Object modeling scripts:
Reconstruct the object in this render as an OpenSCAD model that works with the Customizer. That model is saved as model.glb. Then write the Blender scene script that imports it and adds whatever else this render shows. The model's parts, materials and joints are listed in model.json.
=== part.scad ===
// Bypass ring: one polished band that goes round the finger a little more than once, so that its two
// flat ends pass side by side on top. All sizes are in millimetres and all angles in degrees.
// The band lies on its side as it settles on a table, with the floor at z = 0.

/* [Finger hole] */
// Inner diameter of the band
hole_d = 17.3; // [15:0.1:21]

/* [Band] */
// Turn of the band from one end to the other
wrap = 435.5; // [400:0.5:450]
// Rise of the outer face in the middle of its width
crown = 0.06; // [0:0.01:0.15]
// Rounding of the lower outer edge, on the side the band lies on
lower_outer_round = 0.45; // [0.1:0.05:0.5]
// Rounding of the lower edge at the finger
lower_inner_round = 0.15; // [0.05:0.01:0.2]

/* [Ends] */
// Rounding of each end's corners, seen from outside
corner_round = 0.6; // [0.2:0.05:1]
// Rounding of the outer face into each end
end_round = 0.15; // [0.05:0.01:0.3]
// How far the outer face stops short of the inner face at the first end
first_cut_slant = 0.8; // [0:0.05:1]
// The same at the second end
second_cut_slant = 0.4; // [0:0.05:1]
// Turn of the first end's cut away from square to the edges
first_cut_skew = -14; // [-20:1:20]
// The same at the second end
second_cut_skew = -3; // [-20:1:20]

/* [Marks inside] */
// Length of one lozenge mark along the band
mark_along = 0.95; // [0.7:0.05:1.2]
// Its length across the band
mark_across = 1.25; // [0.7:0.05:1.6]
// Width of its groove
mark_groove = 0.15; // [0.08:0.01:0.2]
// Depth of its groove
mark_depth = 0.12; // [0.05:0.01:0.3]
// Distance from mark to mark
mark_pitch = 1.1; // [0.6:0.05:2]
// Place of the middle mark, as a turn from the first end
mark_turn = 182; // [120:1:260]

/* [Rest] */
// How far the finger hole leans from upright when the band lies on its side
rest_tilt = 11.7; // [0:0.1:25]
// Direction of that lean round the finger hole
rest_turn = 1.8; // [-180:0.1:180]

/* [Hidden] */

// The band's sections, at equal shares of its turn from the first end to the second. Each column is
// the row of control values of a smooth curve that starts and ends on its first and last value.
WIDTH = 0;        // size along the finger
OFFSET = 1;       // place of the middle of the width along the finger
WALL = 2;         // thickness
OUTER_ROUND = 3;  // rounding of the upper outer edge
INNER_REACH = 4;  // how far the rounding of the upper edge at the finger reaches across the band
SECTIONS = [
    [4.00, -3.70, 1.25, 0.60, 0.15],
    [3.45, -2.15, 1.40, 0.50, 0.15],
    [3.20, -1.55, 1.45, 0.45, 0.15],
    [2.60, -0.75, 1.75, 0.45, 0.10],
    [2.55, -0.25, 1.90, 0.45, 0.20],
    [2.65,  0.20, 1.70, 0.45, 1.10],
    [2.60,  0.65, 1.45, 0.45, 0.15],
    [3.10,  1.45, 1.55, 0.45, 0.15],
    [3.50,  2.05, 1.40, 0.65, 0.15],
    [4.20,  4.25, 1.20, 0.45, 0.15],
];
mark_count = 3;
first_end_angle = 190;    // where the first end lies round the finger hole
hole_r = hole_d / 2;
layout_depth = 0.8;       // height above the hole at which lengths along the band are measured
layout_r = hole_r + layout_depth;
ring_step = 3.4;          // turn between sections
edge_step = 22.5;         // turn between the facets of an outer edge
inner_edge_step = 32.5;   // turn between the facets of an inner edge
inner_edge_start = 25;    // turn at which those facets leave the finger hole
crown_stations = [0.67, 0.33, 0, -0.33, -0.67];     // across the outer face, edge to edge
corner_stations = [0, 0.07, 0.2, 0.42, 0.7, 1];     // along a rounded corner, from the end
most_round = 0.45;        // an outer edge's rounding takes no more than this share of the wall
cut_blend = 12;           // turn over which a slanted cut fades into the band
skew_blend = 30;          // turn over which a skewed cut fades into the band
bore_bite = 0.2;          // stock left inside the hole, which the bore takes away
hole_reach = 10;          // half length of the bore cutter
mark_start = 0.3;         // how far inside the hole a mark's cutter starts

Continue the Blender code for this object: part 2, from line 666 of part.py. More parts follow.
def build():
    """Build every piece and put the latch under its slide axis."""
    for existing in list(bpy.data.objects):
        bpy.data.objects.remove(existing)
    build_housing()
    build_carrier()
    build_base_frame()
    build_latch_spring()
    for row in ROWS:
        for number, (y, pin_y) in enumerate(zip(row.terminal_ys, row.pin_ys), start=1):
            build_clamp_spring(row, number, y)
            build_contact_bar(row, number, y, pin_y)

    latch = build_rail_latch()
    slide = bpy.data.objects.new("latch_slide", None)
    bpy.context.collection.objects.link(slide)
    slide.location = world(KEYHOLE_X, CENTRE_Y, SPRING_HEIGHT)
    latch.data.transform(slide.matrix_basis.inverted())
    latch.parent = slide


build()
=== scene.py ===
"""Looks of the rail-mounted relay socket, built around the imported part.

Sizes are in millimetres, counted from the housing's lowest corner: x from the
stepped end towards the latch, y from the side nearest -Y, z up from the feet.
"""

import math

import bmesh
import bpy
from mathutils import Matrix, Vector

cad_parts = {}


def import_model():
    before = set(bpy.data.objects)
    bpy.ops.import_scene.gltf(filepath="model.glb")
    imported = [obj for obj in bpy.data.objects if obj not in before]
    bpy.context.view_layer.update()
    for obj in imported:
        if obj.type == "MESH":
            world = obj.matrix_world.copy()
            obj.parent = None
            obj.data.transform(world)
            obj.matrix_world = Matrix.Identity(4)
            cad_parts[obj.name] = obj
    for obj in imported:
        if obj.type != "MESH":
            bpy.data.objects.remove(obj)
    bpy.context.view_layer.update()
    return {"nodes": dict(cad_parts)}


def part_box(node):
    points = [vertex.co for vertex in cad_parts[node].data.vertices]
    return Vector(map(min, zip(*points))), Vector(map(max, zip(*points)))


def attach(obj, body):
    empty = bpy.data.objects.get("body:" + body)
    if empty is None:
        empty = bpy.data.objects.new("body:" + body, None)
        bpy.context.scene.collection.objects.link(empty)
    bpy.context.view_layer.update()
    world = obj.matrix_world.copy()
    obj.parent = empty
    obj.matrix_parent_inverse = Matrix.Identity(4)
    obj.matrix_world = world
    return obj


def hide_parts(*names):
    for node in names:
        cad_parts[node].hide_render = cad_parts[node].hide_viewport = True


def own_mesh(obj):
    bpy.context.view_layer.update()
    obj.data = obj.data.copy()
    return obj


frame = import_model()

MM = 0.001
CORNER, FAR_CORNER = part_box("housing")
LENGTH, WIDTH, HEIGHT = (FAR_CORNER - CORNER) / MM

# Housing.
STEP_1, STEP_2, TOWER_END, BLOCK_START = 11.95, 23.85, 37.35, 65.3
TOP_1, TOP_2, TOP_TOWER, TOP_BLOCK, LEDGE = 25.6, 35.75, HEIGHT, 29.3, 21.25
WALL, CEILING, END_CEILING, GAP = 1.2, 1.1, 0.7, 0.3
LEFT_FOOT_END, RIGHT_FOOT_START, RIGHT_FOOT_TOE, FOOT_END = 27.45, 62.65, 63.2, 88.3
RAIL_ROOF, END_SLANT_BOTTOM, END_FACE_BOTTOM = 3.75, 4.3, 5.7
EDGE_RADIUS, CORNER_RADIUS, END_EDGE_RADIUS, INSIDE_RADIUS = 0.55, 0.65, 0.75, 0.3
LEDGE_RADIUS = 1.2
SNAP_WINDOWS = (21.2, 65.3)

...

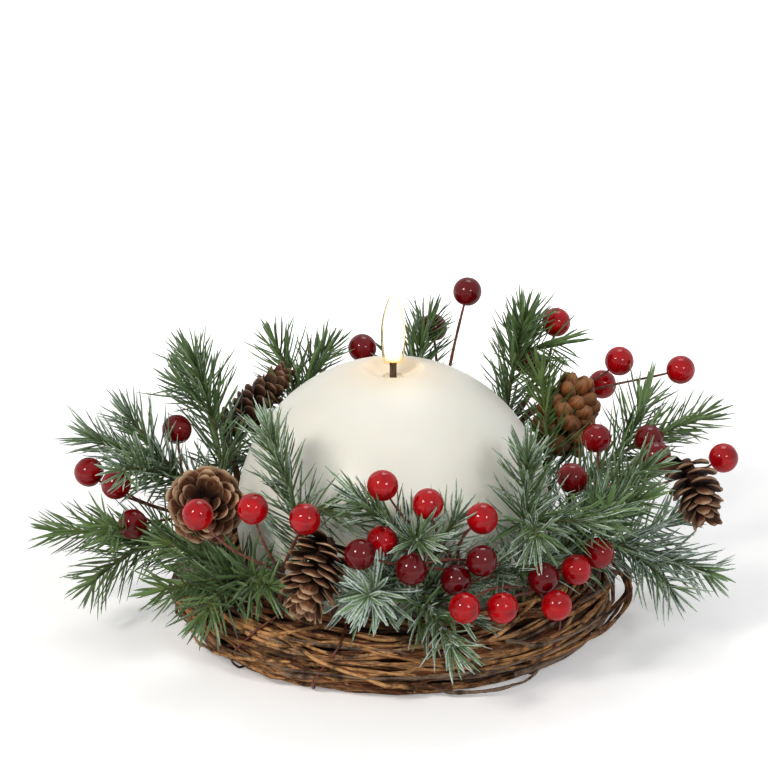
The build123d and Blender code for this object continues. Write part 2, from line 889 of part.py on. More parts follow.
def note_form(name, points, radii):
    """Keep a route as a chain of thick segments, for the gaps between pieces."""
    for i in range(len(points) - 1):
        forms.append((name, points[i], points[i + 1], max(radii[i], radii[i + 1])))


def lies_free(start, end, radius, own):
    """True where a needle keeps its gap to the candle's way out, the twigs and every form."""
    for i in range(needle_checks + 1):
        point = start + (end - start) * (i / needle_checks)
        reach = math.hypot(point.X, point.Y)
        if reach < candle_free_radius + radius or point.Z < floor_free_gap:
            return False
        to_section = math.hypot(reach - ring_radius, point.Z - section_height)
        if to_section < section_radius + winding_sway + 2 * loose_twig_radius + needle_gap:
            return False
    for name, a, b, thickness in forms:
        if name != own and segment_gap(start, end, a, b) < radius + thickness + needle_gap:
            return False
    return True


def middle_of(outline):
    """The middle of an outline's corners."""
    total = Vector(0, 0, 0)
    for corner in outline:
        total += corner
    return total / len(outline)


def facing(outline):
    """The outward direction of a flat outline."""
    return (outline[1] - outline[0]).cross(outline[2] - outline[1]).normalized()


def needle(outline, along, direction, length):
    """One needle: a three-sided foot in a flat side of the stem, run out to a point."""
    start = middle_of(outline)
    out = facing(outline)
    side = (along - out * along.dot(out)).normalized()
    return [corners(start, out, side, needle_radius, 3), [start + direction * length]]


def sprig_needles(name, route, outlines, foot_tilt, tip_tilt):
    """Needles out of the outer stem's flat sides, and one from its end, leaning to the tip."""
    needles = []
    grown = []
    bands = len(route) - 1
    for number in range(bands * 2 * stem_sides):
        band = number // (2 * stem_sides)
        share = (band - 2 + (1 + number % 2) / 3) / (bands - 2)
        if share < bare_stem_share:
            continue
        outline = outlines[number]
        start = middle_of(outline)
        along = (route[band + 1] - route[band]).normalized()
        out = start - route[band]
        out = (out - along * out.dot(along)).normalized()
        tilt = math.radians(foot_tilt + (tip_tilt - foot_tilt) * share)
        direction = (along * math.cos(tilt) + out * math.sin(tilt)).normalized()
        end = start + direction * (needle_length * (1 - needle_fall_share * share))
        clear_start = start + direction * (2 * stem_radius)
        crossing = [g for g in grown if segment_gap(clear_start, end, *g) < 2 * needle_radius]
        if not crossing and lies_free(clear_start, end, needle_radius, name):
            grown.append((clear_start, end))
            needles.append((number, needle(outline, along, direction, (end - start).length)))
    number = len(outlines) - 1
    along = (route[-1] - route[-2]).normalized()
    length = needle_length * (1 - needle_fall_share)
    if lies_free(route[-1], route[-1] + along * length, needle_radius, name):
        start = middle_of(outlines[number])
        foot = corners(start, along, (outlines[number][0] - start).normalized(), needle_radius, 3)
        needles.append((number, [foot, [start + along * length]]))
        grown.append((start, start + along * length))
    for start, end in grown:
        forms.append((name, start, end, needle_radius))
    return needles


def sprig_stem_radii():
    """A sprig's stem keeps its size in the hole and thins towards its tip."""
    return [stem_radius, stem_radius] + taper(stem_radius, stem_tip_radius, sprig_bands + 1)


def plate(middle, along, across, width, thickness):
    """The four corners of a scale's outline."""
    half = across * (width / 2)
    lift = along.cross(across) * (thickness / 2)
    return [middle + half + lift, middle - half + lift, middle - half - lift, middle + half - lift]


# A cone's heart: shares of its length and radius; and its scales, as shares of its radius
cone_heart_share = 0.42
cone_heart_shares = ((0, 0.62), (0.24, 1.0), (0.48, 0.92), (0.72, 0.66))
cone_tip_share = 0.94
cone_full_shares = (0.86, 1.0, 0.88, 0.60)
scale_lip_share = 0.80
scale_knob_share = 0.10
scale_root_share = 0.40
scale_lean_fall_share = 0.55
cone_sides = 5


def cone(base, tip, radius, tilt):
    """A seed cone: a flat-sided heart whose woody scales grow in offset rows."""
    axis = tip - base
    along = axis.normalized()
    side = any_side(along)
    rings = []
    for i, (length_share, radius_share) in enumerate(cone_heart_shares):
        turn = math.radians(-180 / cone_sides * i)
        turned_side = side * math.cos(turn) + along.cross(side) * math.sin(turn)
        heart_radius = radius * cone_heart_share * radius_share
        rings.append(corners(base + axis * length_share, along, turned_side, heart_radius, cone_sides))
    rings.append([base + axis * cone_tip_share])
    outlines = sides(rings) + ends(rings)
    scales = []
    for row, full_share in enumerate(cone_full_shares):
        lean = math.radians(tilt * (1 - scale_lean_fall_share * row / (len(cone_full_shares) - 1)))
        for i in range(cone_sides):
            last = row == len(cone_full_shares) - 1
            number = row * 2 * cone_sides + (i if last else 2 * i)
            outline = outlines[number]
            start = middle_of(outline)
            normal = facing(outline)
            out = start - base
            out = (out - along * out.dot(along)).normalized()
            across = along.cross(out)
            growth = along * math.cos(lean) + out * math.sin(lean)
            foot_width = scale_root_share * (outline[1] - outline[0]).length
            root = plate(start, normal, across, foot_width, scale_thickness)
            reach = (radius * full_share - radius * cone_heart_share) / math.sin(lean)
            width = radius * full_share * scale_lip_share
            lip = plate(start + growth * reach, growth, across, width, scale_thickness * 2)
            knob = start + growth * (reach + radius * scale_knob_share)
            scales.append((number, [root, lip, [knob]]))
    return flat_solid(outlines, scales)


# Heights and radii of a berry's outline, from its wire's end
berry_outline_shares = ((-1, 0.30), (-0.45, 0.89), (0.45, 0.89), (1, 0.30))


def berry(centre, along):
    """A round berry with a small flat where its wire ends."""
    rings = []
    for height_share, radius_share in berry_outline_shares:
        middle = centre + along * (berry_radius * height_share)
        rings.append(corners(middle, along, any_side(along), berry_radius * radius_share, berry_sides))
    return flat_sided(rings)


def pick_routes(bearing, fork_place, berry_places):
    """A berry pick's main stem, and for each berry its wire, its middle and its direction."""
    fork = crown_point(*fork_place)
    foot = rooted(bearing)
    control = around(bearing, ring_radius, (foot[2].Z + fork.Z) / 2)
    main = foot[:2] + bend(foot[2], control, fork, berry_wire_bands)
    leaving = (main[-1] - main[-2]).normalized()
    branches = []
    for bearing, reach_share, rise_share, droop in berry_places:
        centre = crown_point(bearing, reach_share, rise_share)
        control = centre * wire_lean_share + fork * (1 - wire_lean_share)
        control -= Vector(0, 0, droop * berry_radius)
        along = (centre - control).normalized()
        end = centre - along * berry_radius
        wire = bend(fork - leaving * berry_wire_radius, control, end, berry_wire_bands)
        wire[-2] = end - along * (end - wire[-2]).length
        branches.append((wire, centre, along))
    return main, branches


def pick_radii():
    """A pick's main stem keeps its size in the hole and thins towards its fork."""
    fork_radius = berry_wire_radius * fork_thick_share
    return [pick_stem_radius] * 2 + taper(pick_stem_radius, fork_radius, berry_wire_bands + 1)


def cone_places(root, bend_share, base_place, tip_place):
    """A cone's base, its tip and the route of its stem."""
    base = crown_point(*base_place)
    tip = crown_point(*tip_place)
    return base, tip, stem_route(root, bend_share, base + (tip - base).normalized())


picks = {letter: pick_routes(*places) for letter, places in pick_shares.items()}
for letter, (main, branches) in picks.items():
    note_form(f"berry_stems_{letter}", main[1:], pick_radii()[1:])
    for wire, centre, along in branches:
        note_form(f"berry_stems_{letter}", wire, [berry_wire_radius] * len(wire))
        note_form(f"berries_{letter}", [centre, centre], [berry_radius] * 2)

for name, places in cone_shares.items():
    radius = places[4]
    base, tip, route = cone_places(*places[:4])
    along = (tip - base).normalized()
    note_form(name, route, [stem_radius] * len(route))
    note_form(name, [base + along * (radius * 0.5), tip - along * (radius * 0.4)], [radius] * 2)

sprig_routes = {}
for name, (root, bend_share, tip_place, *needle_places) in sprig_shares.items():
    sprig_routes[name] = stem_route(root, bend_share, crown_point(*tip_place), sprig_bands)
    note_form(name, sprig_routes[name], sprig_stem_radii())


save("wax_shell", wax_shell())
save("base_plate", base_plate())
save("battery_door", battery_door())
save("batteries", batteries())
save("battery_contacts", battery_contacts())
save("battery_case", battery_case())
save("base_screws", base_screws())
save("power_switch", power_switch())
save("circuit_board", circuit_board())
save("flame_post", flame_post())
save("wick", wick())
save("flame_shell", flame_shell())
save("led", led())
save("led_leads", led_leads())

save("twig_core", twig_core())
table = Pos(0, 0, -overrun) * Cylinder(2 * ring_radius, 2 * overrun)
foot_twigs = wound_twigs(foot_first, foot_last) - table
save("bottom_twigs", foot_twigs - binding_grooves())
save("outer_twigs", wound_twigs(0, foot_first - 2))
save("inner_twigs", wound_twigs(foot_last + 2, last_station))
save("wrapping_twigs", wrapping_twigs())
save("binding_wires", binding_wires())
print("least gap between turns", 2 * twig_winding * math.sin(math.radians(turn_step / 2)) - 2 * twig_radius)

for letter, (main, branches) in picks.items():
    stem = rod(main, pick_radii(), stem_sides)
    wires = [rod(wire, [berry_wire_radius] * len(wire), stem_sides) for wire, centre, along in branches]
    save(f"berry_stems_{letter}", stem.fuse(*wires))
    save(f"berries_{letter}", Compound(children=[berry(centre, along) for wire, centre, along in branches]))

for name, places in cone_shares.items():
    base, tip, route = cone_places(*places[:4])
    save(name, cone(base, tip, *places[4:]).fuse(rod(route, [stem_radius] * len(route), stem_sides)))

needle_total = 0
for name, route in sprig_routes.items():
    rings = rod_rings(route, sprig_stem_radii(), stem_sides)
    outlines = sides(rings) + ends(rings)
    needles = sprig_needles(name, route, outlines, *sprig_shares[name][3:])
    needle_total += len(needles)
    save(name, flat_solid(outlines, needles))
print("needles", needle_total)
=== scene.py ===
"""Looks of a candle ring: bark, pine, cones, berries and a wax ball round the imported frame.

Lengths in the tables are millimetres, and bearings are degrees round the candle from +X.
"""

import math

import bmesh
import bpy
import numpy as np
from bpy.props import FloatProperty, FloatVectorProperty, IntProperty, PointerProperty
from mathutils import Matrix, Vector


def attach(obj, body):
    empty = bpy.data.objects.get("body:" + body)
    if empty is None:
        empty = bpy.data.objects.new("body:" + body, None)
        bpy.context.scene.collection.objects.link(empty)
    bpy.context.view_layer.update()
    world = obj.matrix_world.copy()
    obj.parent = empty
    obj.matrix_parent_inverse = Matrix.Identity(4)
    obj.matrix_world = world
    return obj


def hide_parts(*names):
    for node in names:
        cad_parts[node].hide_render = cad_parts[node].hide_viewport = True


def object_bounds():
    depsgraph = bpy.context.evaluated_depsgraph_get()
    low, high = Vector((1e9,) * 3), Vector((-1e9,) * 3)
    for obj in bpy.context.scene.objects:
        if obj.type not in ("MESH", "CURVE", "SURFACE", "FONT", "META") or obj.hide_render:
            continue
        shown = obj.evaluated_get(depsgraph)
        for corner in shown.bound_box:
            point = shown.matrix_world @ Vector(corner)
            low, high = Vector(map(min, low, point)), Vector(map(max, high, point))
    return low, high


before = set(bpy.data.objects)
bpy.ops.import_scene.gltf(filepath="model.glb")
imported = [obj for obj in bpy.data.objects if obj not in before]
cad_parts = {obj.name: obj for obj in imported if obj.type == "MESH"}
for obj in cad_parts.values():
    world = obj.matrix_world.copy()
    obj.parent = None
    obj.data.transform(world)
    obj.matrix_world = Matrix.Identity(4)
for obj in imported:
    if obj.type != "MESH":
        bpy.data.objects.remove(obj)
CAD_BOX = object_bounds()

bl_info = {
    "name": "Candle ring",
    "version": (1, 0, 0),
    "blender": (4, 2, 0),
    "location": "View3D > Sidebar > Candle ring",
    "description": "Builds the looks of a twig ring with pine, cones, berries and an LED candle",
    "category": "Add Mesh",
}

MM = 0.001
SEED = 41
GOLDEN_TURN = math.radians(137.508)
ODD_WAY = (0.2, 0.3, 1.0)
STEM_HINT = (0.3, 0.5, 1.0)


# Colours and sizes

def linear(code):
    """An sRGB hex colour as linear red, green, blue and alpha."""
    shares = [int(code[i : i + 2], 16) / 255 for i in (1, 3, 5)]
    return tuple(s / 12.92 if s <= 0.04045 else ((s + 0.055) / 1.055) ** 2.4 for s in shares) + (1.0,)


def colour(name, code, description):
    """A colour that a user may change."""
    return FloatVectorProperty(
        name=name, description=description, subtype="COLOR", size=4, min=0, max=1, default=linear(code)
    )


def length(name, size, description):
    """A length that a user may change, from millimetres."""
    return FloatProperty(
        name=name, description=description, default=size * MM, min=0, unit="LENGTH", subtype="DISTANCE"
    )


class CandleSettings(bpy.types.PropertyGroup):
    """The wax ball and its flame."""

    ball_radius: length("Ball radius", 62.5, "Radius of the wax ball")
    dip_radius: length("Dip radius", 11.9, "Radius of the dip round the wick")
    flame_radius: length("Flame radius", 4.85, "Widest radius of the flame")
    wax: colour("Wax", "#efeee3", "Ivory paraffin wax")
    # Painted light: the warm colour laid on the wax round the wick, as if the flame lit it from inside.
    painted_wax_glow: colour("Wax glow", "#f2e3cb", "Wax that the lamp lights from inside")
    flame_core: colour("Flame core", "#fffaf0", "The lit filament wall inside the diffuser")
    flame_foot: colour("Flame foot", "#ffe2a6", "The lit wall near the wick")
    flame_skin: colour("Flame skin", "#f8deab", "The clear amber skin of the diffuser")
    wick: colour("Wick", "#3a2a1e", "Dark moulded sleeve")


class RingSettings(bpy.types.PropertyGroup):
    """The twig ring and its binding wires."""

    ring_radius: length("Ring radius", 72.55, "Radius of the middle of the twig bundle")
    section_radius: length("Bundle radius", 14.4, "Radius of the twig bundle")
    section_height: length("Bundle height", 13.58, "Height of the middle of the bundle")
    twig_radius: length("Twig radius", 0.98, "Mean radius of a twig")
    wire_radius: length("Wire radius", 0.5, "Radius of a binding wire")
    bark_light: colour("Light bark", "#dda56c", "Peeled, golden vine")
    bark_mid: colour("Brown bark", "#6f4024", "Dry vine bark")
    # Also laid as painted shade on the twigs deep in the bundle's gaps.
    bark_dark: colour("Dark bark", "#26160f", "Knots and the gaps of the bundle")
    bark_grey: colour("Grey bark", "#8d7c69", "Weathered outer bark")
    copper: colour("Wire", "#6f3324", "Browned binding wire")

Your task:
Only the lines from the line with "needle_total = 0" to the line with "Vector(map(max, high, point))", inclusive, are to be printed, exactly as they appear.

Solution for this task:
needle_total = 0
for name, route in sprig_routes.items():
    rings = rod_rings(route, sprig_stem_radii(), stem_sides)
    outlines = sides(rings) + ends(rings)
    needles = sprig_needles(name, route, outlines, *sprig_shares[name][3:])
    needle_total += len(needles)
    save(name, flat_solid(outlines, needles))
print("needles", needle_total)
=== scene.py ===
"""Looks of a candle ring: bark, pine, cones, berries and a wax ball round the imported frame.

Lengths in the tables are millimetres, and bearings are degrees round the candle from +X.
"""

import math

import bmesh
import bpy
import numpy as np
from bpy.props import FloatProperty, FloatVectorProperty, IntProperty, PointerProperty
from mathutils import Matrix, Vector


def attach(obj, body):
    empty = bpy.data.objects.get("body:" + body)
    if empty is None:
        empty = bpy.data.objects.new("body:" + body, None)
        bpy.context.scene.collection.objects.link(empty)
    bpy.context.view_layer.update()
    world = obj.matrix_world.copy()
    obj.parent = empty
    obj.matrix_parent_inverse = Matrix.Identity(4)
    obj.matrix_world = world
    return obj


def hide_parts(*names):
    for node in names:
        cad_parts[node].hide_render = cad_parts[node].hide_viewport = True


def object_bounds():
    depsgraph = bpy.context.evaluated_depsgraph_get()
    low, high = Vector((1e9,) * 3), Vector((-1e9,) * 3)
    for obj in bpy.context.scene.objects:
        if obj.type not in ("MESH", "CURVE", "SURFACE", "FONT", "META") or obj.hide_render:
            continue
        shown = obj.evaluated_get(depsgraph)
        for corner in shown.bound_box:
            point = shown.matrix_world @ Vector(corner)
            low, high = Vector(map(min, low, point)), Vector(map(max, high, point))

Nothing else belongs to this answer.